How Logistics & Delivery Companies Use AI Voice to Reduce Failed Deliveries
Brandon Lu
COO
A delivery driver pulls up to an apartment building at 2:15 PM on a Tuesday. Nobody's home. He tries calling the recipient — no answer. He leaves a missed-delivery slip, loads the package back on the truck, and drives to the next stop. That package will now make the same trip tomorrow, and possibly the day after that. Each failed attempt costs the logistics company between $3 and $8 in fuel, labor, and vehicle time. Multiply that by hundreds of thousands of deliveries per day across a regional logistics network, and you start to understand why failed first-attempt deliveries cost the logistics industry $1.6 billion annually in APAC alone.
Here's what makes this problem so frustrating: most failed deliveries are preventable. The recipient just needed a heads-up. A simple call confirming delivery time and verifying someone would be available could have saved the trip. But when you're handling 200,000 deliveries a day, you can't have humans making 200,000 confirmation calls. That's where AI voice comes in — and the data is compelling. AI voice notifications can reduce failed delivery rates by 25-35%, turning one of the logistics industry's most stubborn cost centers into a solvable problem.

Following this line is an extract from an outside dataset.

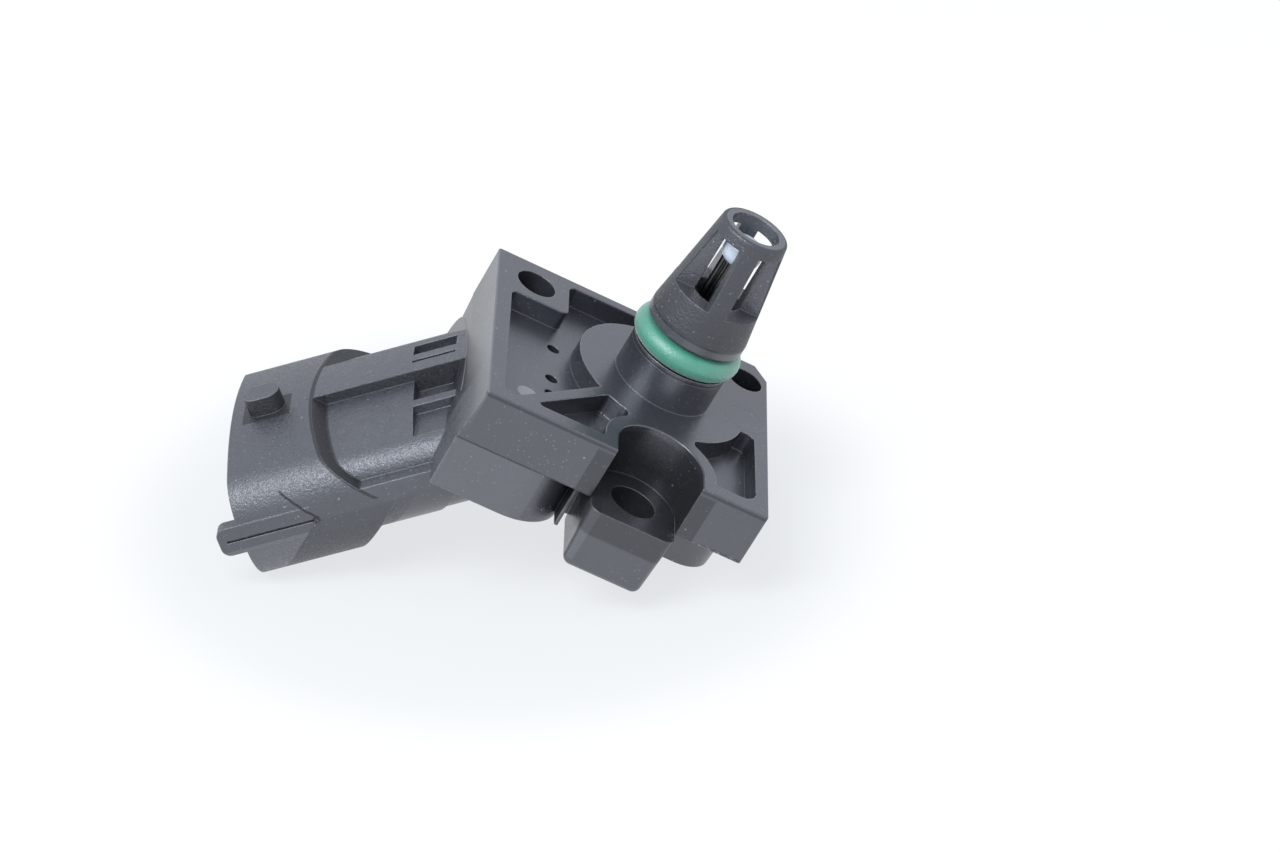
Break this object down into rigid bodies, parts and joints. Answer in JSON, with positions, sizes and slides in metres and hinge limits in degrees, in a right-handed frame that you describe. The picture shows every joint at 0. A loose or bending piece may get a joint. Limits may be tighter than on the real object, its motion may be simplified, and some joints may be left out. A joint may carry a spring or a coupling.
{
  "type": "manifold absolute pressure and temperature sensor",
  "caption": "Manifold pressure sensor: a sealed round port with a caged temperature bead, a flange with a screw lug, and a wide plug connector at an angle.",
  "frame": {"origin": "where the axis of the pressure port meets the flange face that lies on the manifold", "axes": "+Z along the port towards its tip, +X from the connector side to the free side, +Y from the screw lug side to the far side"},
  "size_m": [0.0572, 0.0383, 0.0624],
  "materials": {
    "plastic": "moulded, lightly grained",
    "seal": "satin",
    "cover": "moulded",
    "adhesive": "cured",
    "bead": "glazed",
    "lead": "drawn",
    "terminal": "tin plated",
    "cell": "moulded",
    "pedestal": "polished",
    "silicon": "polished",
    "wire": "drawn",
    "gel": "clear and soft",
    "board": "varnished",
    "ceramic": "fired",
    "solder": "bright"
  },
  "bodies": {
    "root": {"housing": "plastic", "o_ring": "seal", "back_cover": "cover", "cover_adhesive": "adhesive", "thermistor_bead": "bead", "thermistor_lead_a": "lead", "thermistor_lead_b": "lead", "terminal_1": "terminal", "terminal_2": "terminal", "terminal_3": "terminal", "terminal_4": "terminal", "cell_case": "cell", "cell_adhesive": "adhesive", "glass_pedestal": "pedestal", "sensor_die": "silicon", "signal_chip": "silicon", "bond_wires": "wire", "gel_fill": "gel", "circuit_board": "board", "capacitor_1": "ceramic", "capacitor_2": "ceramic", "capacitor_3": "ceramic", "solder_joints": "solder"}
  },
  "joints": []
}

The True Cost of Failed Deliveries Goes Far Beyond the Reattempt
When logistics operators calculate failed delivery costs, they usually start with the direct expenses: driver time, fuel, vehicle depreciation for the return trip. That $3-8 per failed attempt is the number that shows up in operational dashboards. But the total economic impact is significantly larger.
Consider the full cascade of a single failed delivery:
Research from last-mile logistics analysts pegs the total cost of failed deliveries — including indirect effects — at 2.5-3x the direct reattempt cost. For a logistics company processing 500,000 deliveries per day with a 12% failure rate, that's $15-25 million in annual waste.
Why the Problem Is Getting Worse
Several structural trends are amplifying the failed delivery problem:
How AI Voice Notifications Solve the Last-Mile Communication Gap
The core insight is simple: most failed deliveries happen because of a communication gap between the logistics company and the recipient. The package is ready, the driver is en route, but nobody confirmed that the recipient would actually be there to receive it.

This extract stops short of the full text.